§ Your goal:
Reproduce the listing below verbatim.
──────
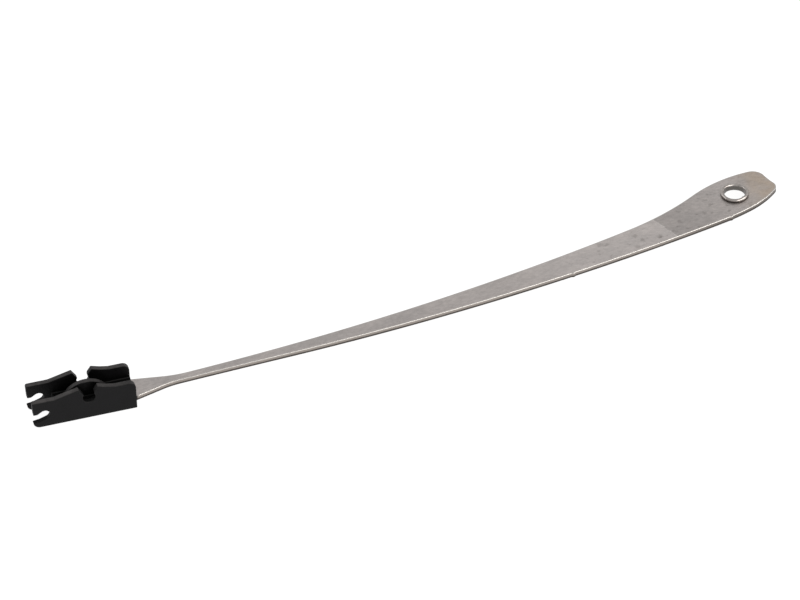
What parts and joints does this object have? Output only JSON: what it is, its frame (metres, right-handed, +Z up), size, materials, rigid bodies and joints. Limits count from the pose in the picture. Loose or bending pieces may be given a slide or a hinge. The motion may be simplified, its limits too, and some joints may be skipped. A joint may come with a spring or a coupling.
{
  "type": "hooked spudger tool",
  "caption": "Long curved steel strip handle with a hanging eyelet and a moulded twin-cheek hook head.",
  "frame": {"origin": "middle of the bounding box, on the plane of the head's flat base", "axes": "+X along the head towards the handle end, +Y towards the side the handle sweeps to, +Z up from the head's base"},
  "size_m": [0.3002, 0.0566, 0.0139],
  "materials": {
    "black_moulding": "satin",
    "brushed_sheet": "brushed",
    "polished_eyelet": "satin"
  },
  "bodies": {
    "root": {"hook_head": "black_moulding", "handle_blade": "brushed_sheet", "hanging_eyelet": "polished_eyelet"}
  },
  "joints": []
}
──────
§ Worked solution:
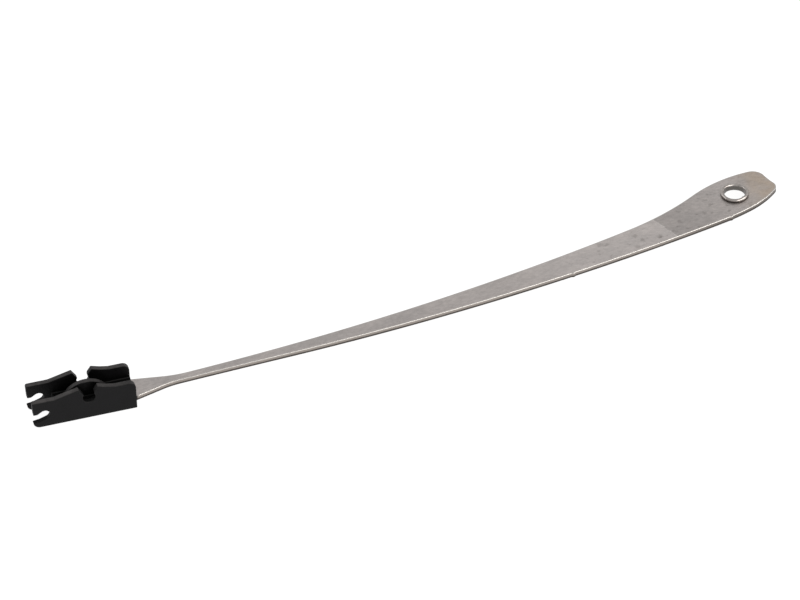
What parts and joints does this object have? Output only JSON: what it is, its frame (metres, right-handed, +Z up), size, materials, rigid bodies and joints. Limits count from the pose in the picture. Loose or bending pieces may be given a slide or a hinge. The motion may be simplified, its limits too, and some joints may be skipped. A joint may come with a spring or a coupling.
{
  "type": "hooked spudger tool",
  "caption": "Long curved steel strip handle with a hanging eyelet and a moulded twin-cheek hook head.",
  "frame": {"origin": "middle of the bounding box, on the plane of the head's flat base", "axes": "+X along the head towards the handle end, +Y towards the side the handle sweeps to, +Z up from the head's base"},
  "size_m": [0.3002, 0.0566, 0.0139],
  "materials": {
    "black_moulding": "satin",
    "brushed_sheet": "brushed",
    "polished_eyelet": "satin"
  },
  "bodies": {
    "root": {"hook_head": "black_moulding", "handle_blade": "brushed_sheet", "hanging_eyelet": "polished_eyelet"}
  },
  "joints": []
}